** JOB **
List all the lines in these records that hold "joints".

-- start DATA FOR THE TASK --

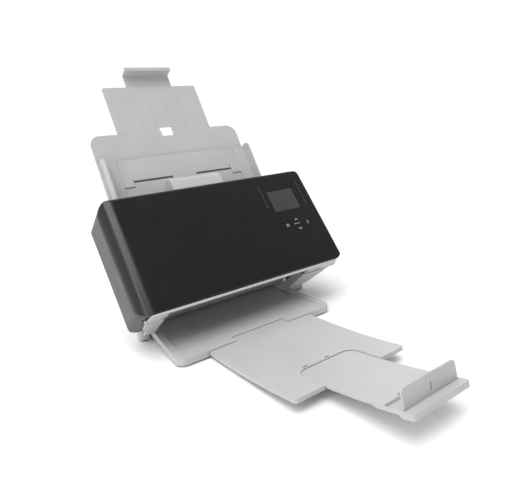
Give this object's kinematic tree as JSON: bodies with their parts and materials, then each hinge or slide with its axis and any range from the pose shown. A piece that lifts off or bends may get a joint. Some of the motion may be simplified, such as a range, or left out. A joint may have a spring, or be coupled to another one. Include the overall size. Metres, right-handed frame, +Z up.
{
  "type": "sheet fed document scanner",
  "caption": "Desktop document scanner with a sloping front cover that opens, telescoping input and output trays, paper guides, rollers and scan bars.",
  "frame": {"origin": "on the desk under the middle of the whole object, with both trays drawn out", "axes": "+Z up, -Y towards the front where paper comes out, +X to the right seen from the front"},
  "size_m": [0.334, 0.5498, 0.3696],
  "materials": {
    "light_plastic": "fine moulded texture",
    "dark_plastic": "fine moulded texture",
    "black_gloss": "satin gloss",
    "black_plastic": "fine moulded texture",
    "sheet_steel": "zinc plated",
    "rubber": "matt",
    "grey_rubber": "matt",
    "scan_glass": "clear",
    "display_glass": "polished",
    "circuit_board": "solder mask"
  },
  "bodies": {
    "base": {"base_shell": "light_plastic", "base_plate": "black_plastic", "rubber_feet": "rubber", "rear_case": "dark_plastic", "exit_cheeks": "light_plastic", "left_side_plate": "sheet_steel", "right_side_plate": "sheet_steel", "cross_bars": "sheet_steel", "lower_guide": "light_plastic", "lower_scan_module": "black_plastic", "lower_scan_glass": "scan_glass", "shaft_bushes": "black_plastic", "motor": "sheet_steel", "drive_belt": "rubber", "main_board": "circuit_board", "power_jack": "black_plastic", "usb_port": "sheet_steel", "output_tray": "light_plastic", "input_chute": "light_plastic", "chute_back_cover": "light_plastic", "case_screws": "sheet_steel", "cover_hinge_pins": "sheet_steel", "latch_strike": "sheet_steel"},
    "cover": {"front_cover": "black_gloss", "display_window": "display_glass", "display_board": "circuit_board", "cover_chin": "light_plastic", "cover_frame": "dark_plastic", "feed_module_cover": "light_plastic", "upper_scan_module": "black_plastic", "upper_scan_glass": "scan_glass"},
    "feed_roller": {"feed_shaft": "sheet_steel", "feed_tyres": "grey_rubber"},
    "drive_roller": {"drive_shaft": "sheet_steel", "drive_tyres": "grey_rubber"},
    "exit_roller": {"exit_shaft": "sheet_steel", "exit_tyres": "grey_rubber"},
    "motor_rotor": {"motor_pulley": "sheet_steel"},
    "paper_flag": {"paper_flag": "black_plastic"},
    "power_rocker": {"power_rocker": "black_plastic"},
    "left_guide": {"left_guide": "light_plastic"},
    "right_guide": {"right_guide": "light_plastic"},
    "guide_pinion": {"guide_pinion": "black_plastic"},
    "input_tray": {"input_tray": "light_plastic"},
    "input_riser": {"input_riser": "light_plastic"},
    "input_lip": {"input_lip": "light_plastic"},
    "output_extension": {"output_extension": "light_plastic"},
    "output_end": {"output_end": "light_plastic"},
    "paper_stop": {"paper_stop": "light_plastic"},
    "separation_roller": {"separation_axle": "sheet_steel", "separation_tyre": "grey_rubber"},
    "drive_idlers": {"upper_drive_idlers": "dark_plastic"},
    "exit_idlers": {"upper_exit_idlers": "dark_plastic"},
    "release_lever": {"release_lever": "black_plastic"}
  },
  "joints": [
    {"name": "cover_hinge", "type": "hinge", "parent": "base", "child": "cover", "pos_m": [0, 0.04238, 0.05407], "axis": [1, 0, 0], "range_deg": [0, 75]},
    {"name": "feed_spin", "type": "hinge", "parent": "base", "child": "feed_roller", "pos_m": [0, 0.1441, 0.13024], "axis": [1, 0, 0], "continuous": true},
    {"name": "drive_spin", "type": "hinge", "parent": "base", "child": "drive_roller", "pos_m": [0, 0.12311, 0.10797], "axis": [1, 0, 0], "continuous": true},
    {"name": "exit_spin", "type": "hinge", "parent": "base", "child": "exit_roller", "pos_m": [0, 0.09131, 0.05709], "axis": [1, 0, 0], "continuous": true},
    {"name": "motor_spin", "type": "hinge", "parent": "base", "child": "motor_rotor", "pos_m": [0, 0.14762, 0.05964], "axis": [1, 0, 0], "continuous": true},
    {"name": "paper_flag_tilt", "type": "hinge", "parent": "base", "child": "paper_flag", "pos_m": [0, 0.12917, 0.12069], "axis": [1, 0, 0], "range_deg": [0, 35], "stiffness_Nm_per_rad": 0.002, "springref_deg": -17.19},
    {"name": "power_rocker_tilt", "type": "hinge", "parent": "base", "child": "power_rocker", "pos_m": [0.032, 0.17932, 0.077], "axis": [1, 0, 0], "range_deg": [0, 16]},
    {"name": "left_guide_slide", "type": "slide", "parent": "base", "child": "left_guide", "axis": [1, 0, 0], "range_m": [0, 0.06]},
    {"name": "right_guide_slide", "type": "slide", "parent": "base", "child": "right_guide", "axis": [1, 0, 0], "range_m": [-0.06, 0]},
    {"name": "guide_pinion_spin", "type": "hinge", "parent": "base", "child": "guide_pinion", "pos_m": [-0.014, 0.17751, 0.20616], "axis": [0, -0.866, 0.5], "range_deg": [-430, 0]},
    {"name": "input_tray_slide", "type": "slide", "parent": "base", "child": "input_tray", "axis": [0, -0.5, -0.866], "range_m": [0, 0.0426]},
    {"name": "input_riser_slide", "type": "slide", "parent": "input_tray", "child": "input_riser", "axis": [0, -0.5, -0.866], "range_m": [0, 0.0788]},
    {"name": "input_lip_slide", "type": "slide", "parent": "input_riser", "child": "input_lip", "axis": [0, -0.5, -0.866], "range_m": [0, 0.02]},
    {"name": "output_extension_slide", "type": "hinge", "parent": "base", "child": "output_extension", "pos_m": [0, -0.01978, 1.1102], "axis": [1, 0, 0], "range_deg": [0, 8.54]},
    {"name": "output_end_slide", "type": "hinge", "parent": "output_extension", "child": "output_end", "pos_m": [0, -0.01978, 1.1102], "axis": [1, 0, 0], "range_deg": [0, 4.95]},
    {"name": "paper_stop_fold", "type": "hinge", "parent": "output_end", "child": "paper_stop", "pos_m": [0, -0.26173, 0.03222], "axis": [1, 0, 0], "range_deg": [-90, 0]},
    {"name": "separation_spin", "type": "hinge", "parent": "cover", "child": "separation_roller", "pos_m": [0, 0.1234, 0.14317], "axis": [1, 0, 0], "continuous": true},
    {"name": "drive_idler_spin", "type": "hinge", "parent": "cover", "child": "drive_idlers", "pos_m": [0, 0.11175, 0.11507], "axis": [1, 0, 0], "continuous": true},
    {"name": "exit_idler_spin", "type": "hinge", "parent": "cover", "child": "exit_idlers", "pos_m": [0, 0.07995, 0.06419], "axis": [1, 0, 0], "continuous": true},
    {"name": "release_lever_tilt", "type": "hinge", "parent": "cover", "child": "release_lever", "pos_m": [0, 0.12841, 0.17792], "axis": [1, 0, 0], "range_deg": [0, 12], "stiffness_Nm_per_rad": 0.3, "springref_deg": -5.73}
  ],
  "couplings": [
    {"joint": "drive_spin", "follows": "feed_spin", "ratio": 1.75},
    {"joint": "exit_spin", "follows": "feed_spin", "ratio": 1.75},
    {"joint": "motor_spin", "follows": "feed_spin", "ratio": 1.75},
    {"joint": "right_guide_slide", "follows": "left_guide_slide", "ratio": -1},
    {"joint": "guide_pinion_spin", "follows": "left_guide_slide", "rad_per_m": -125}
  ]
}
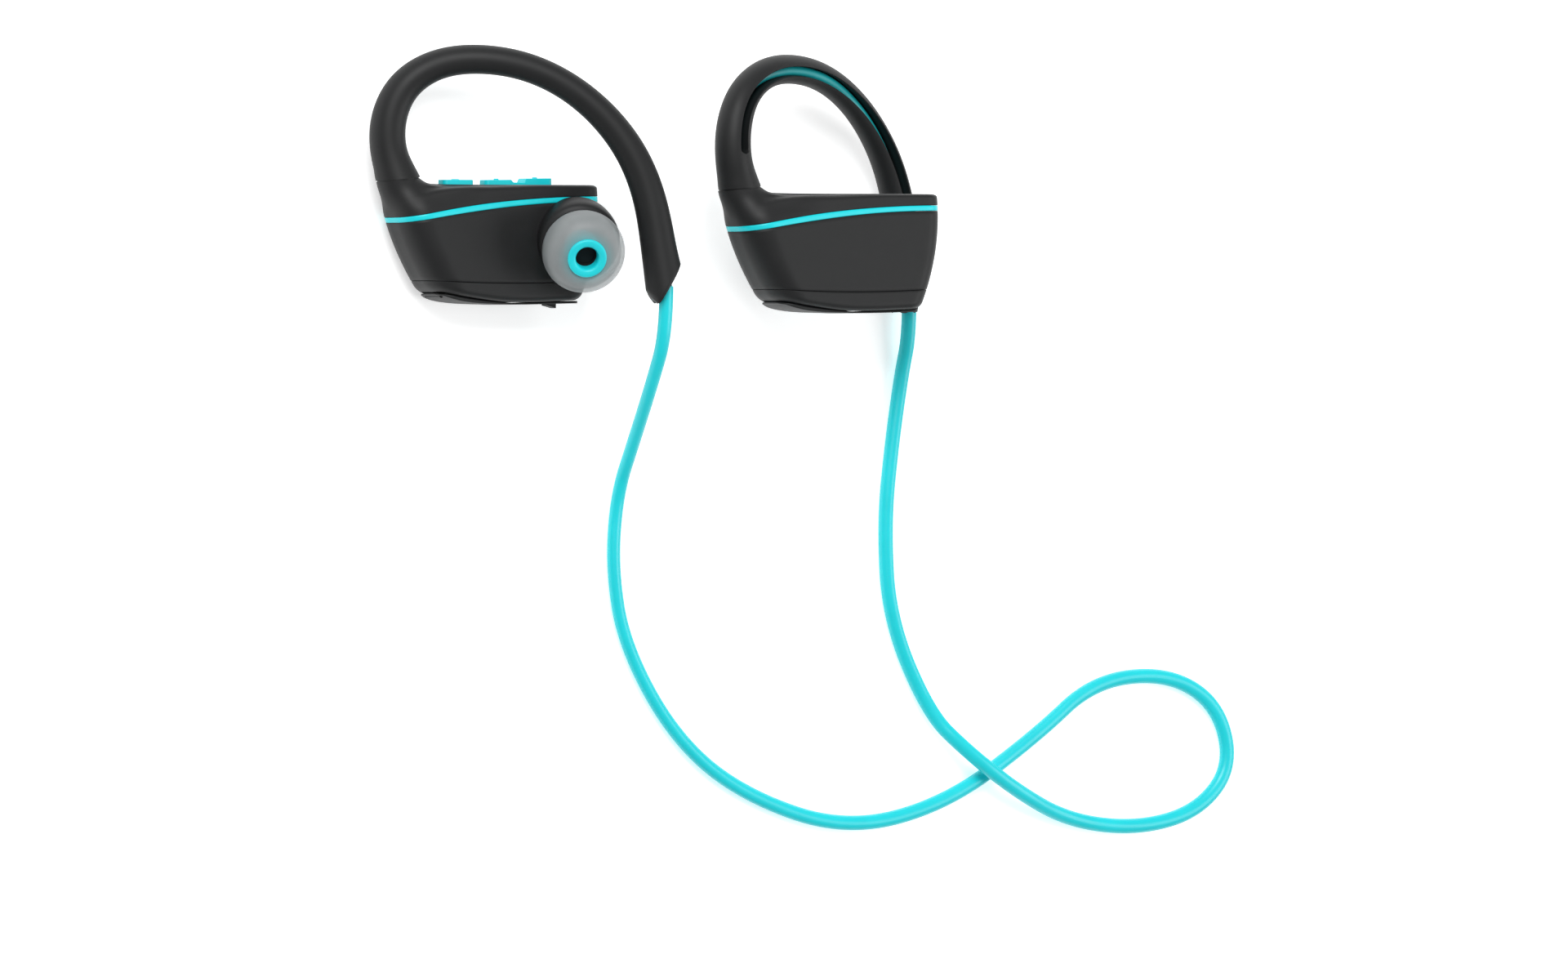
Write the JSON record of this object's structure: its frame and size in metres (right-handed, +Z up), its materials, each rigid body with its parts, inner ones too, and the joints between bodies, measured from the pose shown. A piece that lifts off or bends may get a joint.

-- end DATA FOR THE TASK --

** COMPLETE ANSWER **
  "joints": [
Write the JSON record of this object's structure: its frame and size in metres (right-handed, +Z up), its materials, each rigid body with its parts, inner ones too, and the joints between bodies, measured from the pose shown. A piece that lifts off or bends may get a joint.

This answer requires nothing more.